Smith related that even when the two disagreed, they were always able to discuss their differences man to man and reach an agreement.

“I would drive down here (to Thompson’s home) and we would sit down and discuss it,” he said. “Mike didn’t take it personally if you disagreed with him.”

Another place Thompson’s character and integrity was evident was on the athletic field, where he served as a sports official for nearly 30 years, working primarily baseball and football, and earning high school state championship assignments in both sports. He also served as the North Carolina American Legion Area 3 Umpire-in-Chief for several years, assigning umpires to games throughout central North Carolina.

Cecil Mock of Asheboro was one of Thompson’s top umpires during that time.

“Mike and I worked baseball together, and later he became the supervisor for the umpires in American Legion Baseball, and he was a class act,” said Mock, adding that Thompson “was a genuine, authentic, good man.”

Concord native Chris Padgett, who worked all three sports with Thompson, said that the two of them had communicated “almost daily” for the past 10 years.

“More than officiating, Mike was a very learned person, on a lot of subjects,” said Padgett. “Yet, he never flaunted it. You found this out naturally in conversations with him.”

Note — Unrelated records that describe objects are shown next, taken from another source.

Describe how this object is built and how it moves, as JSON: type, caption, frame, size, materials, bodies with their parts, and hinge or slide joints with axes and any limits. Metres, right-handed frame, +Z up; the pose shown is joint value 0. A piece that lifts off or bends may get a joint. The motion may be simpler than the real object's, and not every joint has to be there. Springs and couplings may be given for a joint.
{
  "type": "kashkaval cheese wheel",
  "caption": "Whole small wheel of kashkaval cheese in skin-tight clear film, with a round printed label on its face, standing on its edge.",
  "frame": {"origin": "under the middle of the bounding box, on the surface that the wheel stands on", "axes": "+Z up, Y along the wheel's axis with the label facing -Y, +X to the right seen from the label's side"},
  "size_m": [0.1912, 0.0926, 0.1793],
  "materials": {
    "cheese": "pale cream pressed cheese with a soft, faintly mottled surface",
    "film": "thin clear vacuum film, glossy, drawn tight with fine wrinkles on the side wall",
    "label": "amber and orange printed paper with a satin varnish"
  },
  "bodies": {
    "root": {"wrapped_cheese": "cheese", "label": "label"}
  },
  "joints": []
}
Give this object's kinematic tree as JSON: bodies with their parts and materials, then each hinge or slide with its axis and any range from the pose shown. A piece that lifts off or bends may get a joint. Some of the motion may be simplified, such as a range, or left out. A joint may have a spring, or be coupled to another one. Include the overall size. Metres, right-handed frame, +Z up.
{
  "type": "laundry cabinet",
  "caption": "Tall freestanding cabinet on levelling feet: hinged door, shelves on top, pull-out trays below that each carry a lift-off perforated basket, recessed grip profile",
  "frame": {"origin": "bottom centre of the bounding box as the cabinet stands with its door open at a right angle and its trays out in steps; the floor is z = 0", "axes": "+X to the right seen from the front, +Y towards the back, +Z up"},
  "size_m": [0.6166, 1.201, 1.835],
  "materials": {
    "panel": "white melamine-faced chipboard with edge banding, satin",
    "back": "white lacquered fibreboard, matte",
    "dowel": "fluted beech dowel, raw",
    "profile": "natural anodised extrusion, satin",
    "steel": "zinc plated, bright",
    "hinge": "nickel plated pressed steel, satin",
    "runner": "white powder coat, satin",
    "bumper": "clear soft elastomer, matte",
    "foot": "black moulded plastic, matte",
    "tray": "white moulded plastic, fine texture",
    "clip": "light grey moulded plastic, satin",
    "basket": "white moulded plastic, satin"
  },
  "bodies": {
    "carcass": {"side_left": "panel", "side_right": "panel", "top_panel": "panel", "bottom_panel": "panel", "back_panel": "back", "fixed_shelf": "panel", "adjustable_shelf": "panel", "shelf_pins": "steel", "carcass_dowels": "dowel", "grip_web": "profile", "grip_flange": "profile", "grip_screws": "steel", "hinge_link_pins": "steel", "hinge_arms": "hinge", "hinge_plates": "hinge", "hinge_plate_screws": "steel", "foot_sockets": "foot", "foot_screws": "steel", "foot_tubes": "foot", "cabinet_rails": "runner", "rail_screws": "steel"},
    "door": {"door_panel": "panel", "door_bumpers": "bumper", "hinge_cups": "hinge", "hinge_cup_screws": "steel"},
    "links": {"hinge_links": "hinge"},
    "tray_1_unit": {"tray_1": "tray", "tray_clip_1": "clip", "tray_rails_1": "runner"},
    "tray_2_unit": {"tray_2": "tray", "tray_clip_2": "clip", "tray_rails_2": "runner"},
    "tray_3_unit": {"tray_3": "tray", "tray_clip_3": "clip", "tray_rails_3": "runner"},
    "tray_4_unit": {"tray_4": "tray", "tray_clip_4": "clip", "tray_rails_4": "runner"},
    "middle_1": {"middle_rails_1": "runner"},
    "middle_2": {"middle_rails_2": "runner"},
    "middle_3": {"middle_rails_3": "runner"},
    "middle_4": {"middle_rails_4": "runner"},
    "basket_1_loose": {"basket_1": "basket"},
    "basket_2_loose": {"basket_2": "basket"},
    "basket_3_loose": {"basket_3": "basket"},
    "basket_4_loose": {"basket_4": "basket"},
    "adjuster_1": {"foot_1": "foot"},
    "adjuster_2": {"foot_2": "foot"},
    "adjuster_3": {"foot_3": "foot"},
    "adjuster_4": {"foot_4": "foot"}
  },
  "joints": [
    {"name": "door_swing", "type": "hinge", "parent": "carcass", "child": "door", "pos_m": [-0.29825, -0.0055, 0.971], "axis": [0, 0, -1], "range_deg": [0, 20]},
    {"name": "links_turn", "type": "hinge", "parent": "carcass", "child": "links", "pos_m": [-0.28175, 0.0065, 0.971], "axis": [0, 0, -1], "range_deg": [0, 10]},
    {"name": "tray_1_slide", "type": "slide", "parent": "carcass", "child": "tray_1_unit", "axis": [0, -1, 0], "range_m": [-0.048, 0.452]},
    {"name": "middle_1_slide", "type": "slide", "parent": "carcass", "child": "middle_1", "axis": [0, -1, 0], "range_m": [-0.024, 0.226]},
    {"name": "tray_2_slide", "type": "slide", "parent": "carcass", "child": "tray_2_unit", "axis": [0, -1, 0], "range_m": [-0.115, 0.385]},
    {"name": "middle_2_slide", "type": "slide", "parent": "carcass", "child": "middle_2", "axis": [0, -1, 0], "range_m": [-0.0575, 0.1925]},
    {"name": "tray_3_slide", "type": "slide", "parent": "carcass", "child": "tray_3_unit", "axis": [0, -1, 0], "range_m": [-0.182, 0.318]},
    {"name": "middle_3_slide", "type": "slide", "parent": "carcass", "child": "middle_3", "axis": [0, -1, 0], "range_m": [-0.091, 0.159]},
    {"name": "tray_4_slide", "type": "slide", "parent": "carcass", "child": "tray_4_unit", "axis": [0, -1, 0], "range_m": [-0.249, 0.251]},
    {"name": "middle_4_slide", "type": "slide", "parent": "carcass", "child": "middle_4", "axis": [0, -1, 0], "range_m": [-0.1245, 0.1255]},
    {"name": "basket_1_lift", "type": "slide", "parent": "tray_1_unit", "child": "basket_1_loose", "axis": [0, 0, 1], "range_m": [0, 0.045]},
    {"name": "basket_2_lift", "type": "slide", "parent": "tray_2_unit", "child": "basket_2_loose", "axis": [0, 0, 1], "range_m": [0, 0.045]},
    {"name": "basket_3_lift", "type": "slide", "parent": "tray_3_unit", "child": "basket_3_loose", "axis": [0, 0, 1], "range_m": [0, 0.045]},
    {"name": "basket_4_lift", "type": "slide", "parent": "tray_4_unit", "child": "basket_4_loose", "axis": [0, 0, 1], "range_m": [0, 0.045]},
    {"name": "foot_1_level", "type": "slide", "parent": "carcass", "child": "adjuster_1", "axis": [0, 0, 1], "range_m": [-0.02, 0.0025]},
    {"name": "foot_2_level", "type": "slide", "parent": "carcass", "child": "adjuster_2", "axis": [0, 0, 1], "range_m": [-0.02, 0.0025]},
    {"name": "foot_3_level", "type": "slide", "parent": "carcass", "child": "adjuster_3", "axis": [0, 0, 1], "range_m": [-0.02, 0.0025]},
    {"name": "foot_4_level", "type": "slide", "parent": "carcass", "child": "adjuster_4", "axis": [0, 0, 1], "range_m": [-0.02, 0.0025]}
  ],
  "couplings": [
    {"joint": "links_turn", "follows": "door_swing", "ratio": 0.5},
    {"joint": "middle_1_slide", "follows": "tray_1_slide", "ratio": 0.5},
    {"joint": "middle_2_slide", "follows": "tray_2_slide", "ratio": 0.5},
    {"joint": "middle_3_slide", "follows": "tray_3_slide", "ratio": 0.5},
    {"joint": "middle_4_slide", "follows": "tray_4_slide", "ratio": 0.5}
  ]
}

A recurring theme in conversations with those who officiated with Thompson was his ability to defuse potentially volatile situations — a talent many refer to as “game management” — without having to resort to ejections or penalties.

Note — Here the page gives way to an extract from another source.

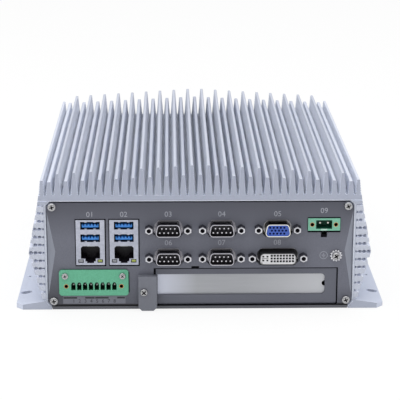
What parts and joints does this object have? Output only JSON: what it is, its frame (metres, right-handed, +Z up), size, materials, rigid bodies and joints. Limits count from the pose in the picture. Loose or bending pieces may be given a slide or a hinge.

Fans often view the relationship between officials and coaches as adversarial, but Thompson defined the umpire’s role as that of a peacemaker rather than an antagonist.

“Mike earned the respect of coaches,” said Padgett. “He had a knack for applying common sense principles based on the rules at just the right time.”

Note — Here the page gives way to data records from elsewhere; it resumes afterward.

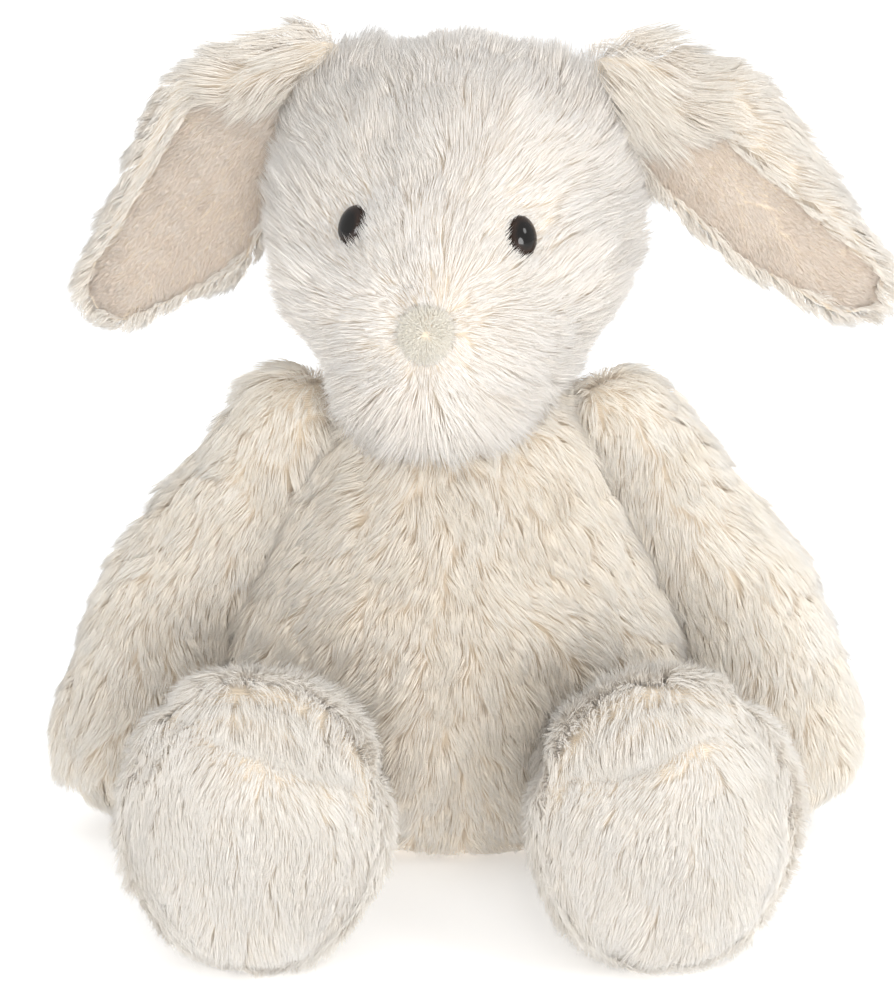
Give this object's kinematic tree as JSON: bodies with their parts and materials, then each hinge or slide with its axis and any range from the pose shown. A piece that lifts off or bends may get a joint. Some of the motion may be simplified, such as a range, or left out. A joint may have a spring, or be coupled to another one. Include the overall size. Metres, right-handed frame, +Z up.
{
  "type": "stuffed bunny rabbit",
  "caption": "Stuffed lop-eared bunny rabbit in cream long-pile plush, sitting with its legs forward; its head, ears, arms and legs flop on sewn joints.",
  "frame": {"origin": "on the flat of the seat, under the middle of the neck from left to right", "axes": "+Z up; -Y is the way the toy faces; +X is its own left side"},
  "size_m": [0.2048, 0.1705, 0.2013],
  "materials": {
    "body_plush": "matte",
    "head_plush": "matte",
    "foot_plush": "matte",
    "ear_velour": "matte",
    "nose_felt": "matte",
    "eye_plastic": "gloss",
    "washer_plastic": "satin",
    "fibre_fill": "matte",
    "pouch_cloth": "matte",
    "pellet_plastic": "satin",
    "label_satin": "satin",
    "thread": "matte"
  },
  "bodies": {
    "torso": {"torso_front_left": "body_plush", "torso_front_right": "body_plush", "torso_back_left": "body_plush", "torso_back_right": "body_plush", "seat_panel": "body_plush", "torso_stuffing": "fibre_fill", "pellet_pouch": "pouch_cloth", "pellets": "pellet_plastic", "tail": "head_plush", "care_label": "label_satin"},
    "neck": {"neck_stitching": "thread"},
    "head": {"head_face_left": "head_plush", "head_face_right": "head_plush", "head_back_left": "head_plush", "head_back_right": "head_plush", "head_gusset": "head_plush", "head_stuffing": "fibre_fill", "nose_patch": "nose_felt", "eye_left": "eye_plastic", "eye_right": "eye_plastic", "eye_washer_left": "washer_plastic", "eye_washer_right": "washer_plastic"},
    "ear_left": {"ear_back_left": "head_plush", "ear_lining_left": "ear_velour"},
    "shoulder_left": {"shoulder_stitching_left": "thread"},
    "arm_left": {"arm_front_left": "body_plush", "arm_back_left": "body_plush", "arm_stuffing_left": "fibre_fill"},
    "hip_left": {"hip_stitching_left": "thread"},
    "leg_left": {"leg_inner_left": "foot_plush", "leg_outer_left": "foot_plush", "sole_left": "foot_plush", "leg_stuffing_left": "fibre_fill"},
    "ear_right": {"ear_back_right": "head_plush", "ear_lining_right": "ear_velour"},
    "shoulder_right": {"shoulder_stitching_right": "thread"},
    "arm_right": {"arm_front_right": "body_plush", "arm_back_right": "body_plush", "arm_stuffing_right": "fibre_fill"},
    "hip_right": {"hip_stitching_right": "thread"},
    "leg_right": {"leg_inner_right": "foot_plush", "leg_outer_right": "foot_plush", "sole_right": "foot_plush", "leg_stuffing_right": "fibre_fill"}
  },
  "joints": [
    {"name": "head_turn", "type": "hinge", "parent": "torso", "child": "neck", "pos_m": [-0.0015, 0.003, 0.12], "axis": [0, 0, 1], "range_deg": [-20, 30]},
    {"name": "head_nod", "type": "hinge", "parent": "neck", "child": "head", "pos_m": [-0.0015, 0.003, 0.12], "axis": [-0.9918, 0.1218, 0.0384], "range_deg": [-3, 20]},
    {"name": "ear_left_lift", "type": "hinge", "parent": "head", "child": "ear_left", "pos_m": [0.03691, -0.00172, 0.18957], "axis": [-0.1219, -0.9925, 0], "range_deg": [0, 60]},
    {"name": "arm_left_swing", "type": "hinge", "parent": "torso", "child": "shoulder_left", "pos_m": [0.04, 0.002, 0.105], "axis": [-1, 0, 0], "range_deg": [-25, 30]},
    {"name": "arm_left_raise", "type": "hinge", "parent": "shoulder_left", "child": "arm_left", "pos_m": [0.04, 0.002, 0.105], "axis": [0, -1, 0], "range_deg": [0, 50]},
    {"name": "leg_left_lift", "type": "hinge", "parent": "torso", "child": "hip_left", "pos_m": [0.036, -0.023, 0.027], "axis": [-1, 0, 0], "range_deg": [-20, 25]},
    {"name": "leg_left_splay", "type": "hinge", "parent": "hip_left", "child": "leg_left", "pos_m": [0.036, -0.023, 0.027], "axis": [0, 0, 1], "range_deg": [-2, 10]},
    {"name": "ear_right_lift", "type": "hinge", "parent": "head", "child": "ear_right", "pos_m": [-0.0345, 0.00705, 0.19233], "axis": [0.1219, 0.9925, 0], "range_deg": [0, 60]},
    {"name": "arm_right_swing", "type": "hinge", "parent": "torso", "child": "shoulder_right", "pos_m": [-0.04, 0.002, 0.105], "axis": [-1, 0, 0], "range_deg": [-25, 30]},
    {"name": "arm_right_raise", "type": "hinge", "parent": "shoulder_right", "child": "arm_right", "pos_m": [-0.04, 0.002, 0.105], "axis": [0, 1, 0], "range_deg": [0, 50]},
    {"name": "leg_right_lift", "type": "hinge", "parent": "torso", "child": "hip_right", "pos_m": [-0.036, -0.023, 0.027], "axis": [-1, 0, 0], "range_deg": [-20, 25]},
    {"name": "leg_right_splay", "type": "hinge", "parent": "hip_right", "child": "leg_right", "pos_m": [-0.036, -0.023, 0.027], "axis": [0, 0, -1], "range_deg": [-2, 10]}
  ]
}
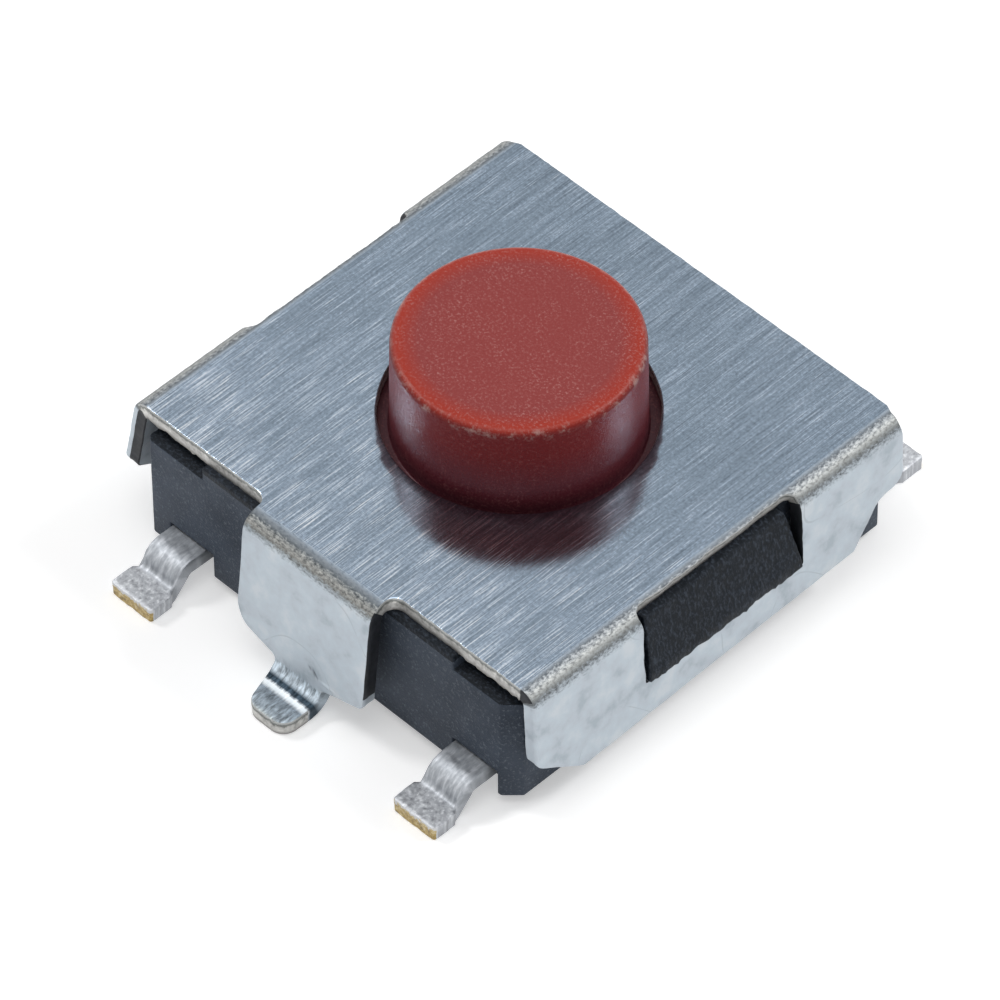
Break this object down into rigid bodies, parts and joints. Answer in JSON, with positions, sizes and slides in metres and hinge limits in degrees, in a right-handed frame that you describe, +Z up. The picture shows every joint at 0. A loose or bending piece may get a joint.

Veteran coach Chad Yow of West Stanly High School expressed utmost respect for Thompson.

“Mike was a genuine human being, and I really enjoyed working with him. He was easily approachable as an official and I believe we both enjoyed each other’s company out on the ball field. Mike was old school and he never would shy away from a questionable call or argument. He always kept his cool, stayed professional, let you say your peace and sent you back to the dugout when it was time. He would quickly turn the page and go right back to officiating as if nothing happened. When it came to arguments or questioning a call he realized and understood its place in the game. I really appreciated that from him.”

Thompson’s on-field demeanor demonstrated his enjoyment of the game.

“Mike was a man that showed up to officiate a contest because he loved it. It never seemed like it was just a side job for him,” said Yow, who also expressed his desire that new umpires emulate Thompson’s example. “I wish we’d get a younger generation of umpires that would follow in his footsteps. He is gone way too early and will be missed greatly.”